Task instructions
Every line from the one with "What FreeCAD Python" to the one with "on its back.", including those two, is to be copied exactly; all other lines of the entries below are left out.

Stored records
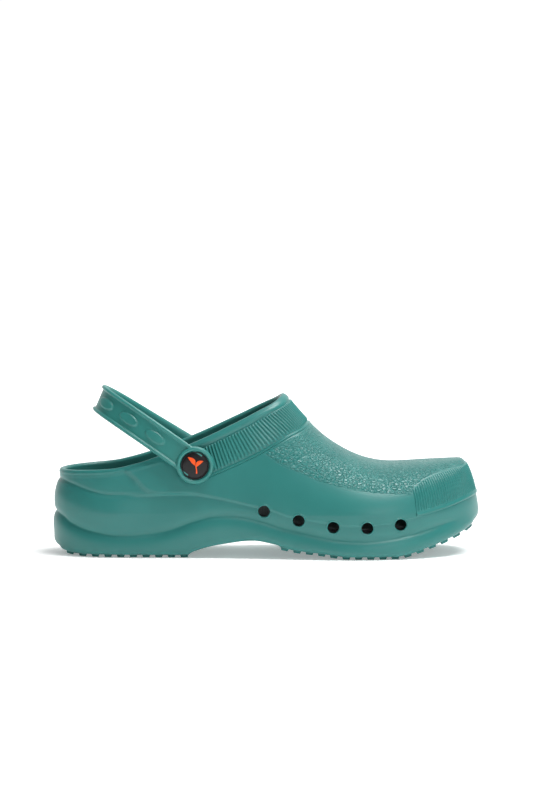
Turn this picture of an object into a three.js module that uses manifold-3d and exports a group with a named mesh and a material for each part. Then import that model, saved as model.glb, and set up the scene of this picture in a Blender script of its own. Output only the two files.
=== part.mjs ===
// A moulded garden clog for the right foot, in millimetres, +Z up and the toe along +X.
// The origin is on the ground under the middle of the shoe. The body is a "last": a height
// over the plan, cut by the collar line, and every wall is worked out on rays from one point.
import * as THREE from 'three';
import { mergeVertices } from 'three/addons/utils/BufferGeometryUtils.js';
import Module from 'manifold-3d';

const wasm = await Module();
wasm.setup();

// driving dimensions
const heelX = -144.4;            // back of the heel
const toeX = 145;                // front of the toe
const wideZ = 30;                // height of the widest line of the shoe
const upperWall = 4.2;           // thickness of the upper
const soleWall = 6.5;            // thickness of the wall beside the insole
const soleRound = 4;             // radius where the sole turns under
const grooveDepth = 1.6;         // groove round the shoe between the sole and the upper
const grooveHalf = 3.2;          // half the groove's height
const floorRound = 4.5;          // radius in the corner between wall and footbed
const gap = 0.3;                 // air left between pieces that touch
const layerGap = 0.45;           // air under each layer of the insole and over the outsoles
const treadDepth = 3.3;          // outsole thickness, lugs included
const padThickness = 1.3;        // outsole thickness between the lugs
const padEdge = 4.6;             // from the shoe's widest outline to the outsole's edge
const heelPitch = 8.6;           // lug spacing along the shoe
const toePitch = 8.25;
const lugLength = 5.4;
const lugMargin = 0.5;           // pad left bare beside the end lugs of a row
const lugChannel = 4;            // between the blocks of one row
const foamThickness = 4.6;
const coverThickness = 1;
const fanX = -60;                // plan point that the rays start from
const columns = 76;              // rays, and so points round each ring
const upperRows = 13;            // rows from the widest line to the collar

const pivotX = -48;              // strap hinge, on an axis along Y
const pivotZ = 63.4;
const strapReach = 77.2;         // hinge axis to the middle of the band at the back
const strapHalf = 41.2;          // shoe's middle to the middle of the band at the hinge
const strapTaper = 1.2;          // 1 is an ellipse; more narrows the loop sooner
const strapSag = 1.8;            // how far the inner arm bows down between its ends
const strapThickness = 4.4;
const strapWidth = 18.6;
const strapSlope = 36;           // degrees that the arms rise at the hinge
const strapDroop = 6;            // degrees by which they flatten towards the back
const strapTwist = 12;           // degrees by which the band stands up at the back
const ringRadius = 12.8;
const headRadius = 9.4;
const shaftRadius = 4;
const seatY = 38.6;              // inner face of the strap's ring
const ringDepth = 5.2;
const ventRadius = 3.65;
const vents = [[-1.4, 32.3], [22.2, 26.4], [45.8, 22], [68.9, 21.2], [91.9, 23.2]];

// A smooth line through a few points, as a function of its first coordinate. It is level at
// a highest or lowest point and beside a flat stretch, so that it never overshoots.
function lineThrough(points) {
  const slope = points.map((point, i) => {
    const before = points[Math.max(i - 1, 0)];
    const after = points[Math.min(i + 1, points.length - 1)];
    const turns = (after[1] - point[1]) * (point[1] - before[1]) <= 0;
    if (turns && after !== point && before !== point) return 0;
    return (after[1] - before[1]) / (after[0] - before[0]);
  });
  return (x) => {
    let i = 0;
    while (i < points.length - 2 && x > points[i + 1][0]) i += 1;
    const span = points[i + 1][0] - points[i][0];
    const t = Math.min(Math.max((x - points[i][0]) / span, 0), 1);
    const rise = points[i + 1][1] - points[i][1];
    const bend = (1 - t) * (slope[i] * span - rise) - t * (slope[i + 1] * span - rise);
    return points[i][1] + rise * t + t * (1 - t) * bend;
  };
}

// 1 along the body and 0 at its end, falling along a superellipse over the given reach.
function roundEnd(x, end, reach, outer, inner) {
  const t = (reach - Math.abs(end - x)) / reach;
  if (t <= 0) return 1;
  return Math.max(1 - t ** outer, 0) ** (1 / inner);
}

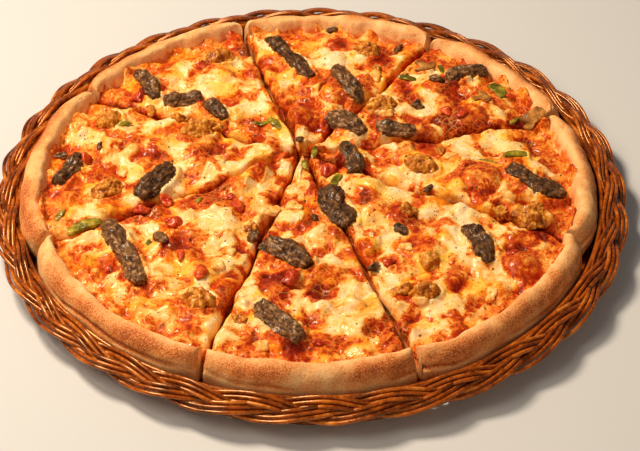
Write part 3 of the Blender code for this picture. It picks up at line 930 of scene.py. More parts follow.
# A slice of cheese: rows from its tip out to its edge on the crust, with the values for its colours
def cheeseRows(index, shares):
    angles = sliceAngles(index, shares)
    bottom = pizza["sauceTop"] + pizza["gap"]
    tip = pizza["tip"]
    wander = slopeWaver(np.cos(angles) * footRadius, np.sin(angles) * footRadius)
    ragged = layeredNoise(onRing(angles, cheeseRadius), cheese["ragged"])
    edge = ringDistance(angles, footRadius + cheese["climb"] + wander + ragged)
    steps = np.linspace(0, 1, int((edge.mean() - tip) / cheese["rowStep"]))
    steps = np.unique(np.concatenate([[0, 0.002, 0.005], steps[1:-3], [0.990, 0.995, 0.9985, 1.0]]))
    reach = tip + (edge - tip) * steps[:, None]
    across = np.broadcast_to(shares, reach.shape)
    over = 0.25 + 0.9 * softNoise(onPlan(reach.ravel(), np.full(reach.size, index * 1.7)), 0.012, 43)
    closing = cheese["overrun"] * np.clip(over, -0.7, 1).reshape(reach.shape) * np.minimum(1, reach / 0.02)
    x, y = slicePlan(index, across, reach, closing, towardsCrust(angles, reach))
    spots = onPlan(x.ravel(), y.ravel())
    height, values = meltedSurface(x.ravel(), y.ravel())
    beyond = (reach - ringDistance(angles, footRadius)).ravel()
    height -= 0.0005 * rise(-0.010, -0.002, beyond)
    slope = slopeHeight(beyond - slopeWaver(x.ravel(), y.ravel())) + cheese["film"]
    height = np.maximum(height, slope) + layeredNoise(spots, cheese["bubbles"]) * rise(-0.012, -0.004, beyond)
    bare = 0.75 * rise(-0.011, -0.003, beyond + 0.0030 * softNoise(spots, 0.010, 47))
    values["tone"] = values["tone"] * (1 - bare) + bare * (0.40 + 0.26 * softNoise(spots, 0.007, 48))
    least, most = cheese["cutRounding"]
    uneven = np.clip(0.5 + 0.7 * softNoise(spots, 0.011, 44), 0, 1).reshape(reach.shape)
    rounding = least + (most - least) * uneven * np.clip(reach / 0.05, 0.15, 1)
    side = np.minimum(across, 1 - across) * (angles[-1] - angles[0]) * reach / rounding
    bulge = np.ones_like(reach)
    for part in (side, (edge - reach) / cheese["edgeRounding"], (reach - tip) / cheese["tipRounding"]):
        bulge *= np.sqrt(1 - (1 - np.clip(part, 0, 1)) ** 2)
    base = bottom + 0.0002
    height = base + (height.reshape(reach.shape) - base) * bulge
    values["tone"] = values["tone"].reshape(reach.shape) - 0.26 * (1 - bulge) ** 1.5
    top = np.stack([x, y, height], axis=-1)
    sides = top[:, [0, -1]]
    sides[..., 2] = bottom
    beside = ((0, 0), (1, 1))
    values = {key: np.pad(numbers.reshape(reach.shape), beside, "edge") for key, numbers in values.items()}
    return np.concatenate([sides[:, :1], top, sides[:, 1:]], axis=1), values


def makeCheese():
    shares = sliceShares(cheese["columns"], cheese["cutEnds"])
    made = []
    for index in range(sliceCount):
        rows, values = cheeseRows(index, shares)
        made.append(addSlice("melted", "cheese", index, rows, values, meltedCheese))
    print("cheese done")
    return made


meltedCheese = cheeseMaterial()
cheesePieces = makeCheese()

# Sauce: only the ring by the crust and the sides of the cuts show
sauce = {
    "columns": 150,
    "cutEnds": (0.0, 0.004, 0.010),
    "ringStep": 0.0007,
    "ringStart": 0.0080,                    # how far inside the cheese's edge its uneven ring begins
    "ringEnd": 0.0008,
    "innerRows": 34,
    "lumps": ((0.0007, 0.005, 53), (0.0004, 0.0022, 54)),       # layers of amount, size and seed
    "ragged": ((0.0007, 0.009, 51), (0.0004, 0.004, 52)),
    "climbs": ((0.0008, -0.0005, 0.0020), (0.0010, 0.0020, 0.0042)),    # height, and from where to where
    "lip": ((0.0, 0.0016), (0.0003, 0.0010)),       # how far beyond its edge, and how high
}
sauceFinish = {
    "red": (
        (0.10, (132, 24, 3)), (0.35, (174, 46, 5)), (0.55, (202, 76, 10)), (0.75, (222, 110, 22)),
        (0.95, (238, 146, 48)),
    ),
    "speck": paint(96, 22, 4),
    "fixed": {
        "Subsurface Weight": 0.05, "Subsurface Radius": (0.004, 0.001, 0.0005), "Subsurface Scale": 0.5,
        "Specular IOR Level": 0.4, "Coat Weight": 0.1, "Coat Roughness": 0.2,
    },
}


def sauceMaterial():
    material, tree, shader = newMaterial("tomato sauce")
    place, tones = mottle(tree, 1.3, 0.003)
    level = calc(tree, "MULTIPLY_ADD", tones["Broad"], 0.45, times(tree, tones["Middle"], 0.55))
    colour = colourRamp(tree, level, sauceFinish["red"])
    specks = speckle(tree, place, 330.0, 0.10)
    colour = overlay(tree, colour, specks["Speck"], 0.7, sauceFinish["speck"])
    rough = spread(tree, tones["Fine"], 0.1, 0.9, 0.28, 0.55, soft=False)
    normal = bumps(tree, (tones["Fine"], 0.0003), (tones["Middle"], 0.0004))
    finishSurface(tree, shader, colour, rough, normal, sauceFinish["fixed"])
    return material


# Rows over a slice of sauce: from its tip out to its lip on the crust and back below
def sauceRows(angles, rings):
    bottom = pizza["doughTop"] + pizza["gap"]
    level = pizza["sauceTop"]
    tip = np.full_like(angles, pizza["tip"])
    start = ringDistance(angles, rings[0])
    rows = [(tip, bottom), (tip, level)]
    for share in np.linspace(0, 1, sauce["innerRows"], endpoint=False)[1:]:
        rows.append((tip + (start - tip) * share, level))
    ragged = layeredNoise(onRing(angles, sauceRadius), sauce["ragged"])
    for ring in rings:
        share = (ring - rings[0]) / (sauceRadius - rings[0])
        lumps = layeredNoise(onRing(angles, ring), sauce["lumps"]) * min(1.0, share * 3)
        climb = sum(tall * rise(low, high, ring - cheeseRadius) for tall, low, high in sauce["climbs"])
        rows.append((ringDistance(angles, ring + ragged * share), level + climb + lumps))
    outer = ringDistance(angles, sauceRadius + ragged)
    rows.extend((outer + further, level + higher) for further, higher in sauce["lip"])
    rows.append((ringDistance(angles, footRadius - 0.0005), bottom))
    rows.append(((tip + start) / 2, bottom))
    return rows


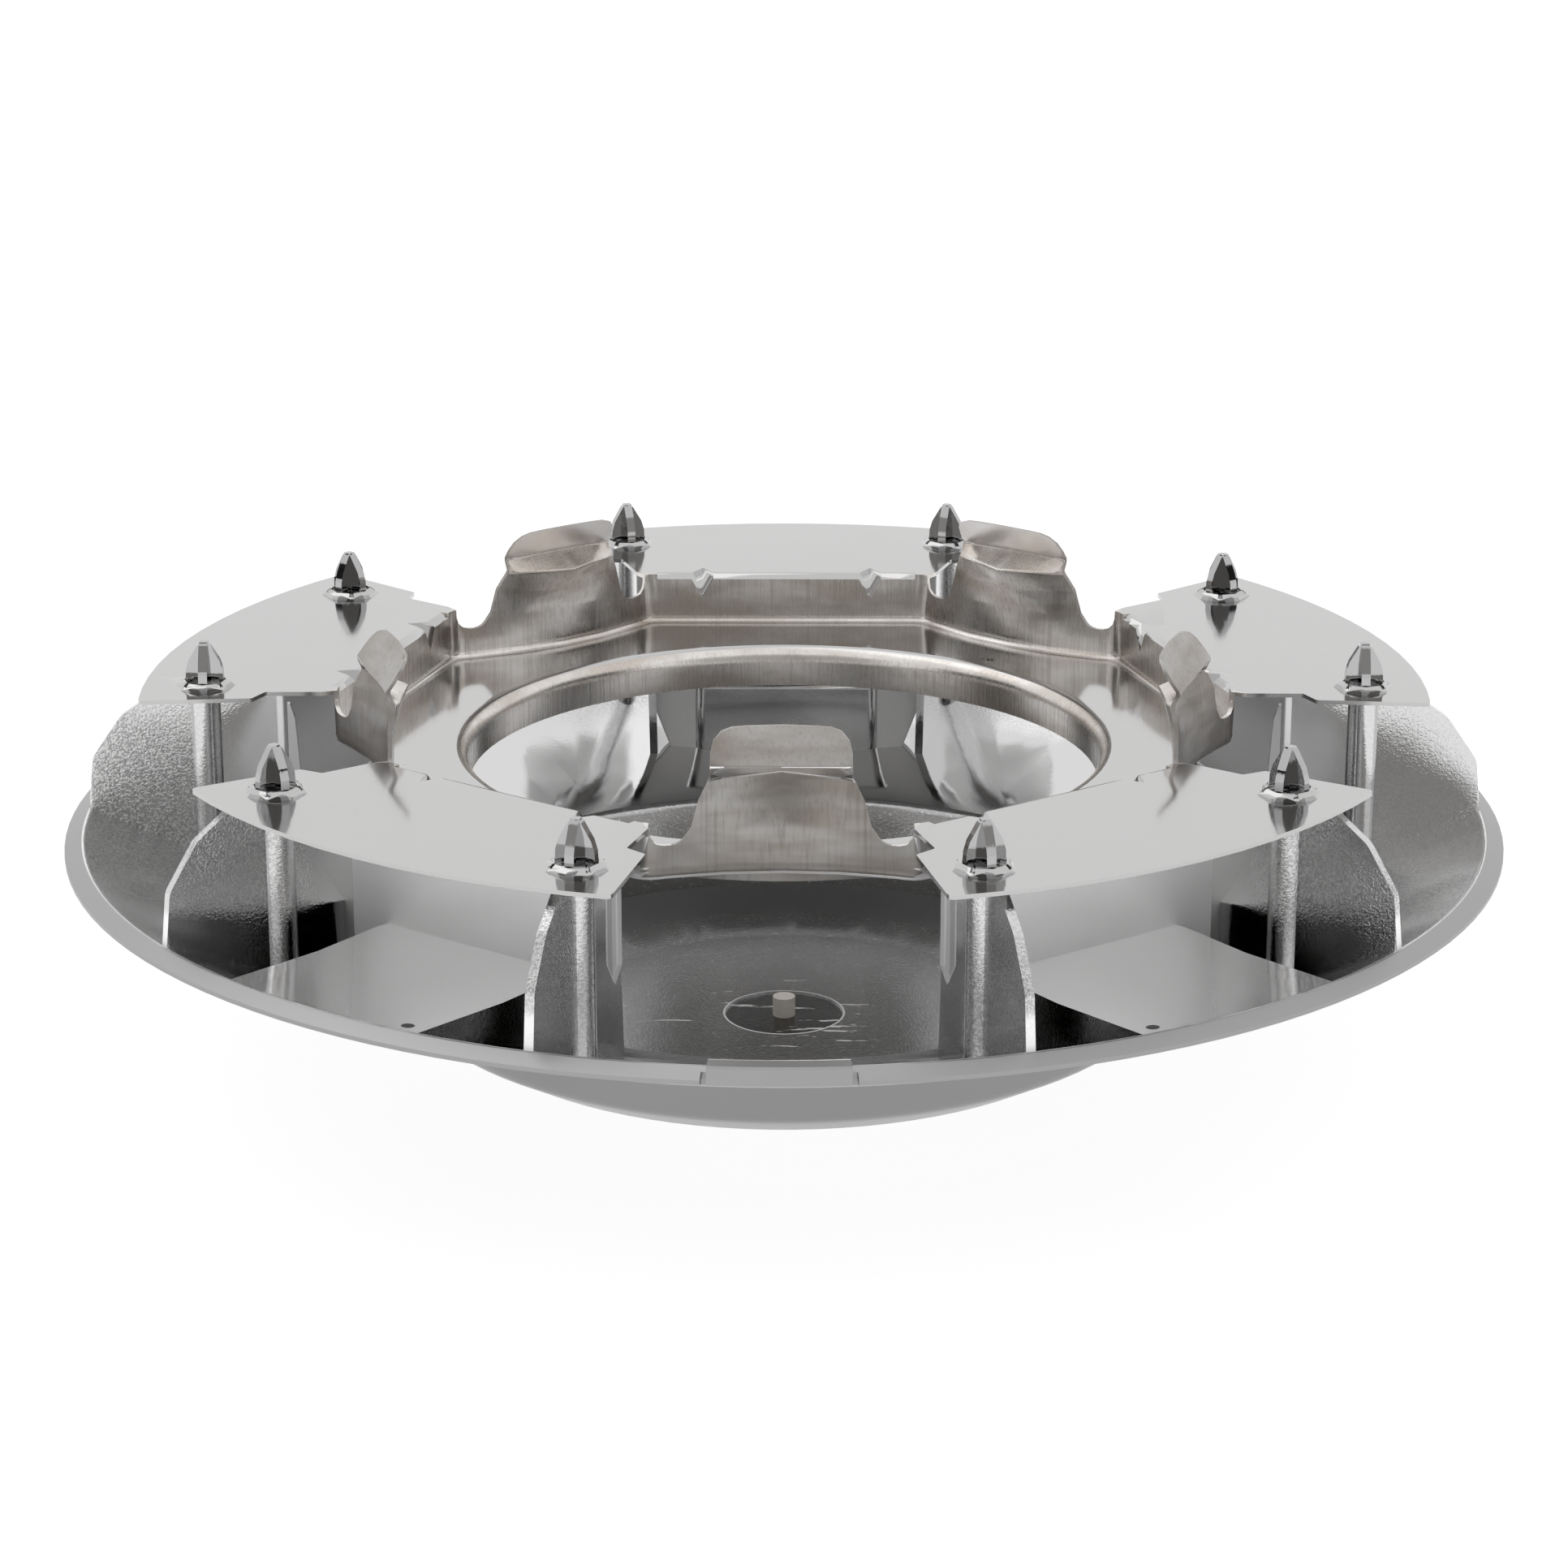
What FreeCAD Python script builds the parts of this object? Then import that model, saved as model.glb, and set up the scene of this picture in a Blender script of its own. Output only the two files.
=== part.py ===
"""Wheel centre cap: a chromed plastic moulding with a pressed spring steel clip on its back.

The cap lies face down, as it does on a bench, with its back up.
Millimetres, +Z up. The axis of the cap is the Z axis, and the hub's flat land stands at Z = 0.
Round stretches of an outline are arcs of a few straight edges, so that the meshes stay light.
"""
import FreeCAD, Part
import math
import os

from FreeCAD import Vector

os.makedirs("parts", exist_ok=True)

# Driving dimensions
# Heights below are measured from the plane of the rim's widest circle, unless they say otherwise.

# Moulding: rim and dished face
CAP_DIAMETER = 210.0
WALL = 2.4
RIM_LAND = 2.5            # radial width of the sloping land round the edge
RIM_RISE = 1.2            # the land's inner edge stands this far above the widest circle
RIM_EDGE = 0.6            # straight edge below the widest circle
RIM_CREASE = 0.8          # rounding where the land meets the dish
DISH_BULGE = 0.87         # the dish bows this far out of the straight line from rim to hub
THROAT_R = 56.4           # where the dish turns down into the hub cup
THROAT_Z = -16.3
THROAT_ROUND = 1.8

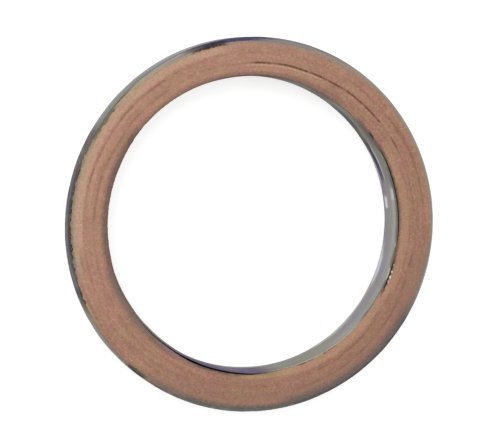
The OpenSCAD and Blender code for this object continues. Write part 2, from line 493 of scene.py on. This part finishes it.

Reply to the task
What FreeCAD Python script builds the parts of this object? Then import that model, saved as model.glb, and set up the scene of this picture in a Blender script of its own. Output only the two files.
=== part.py ===
"""Wheel centre cap: a chromed plastic moulding with a pressed spring steel clip on its back.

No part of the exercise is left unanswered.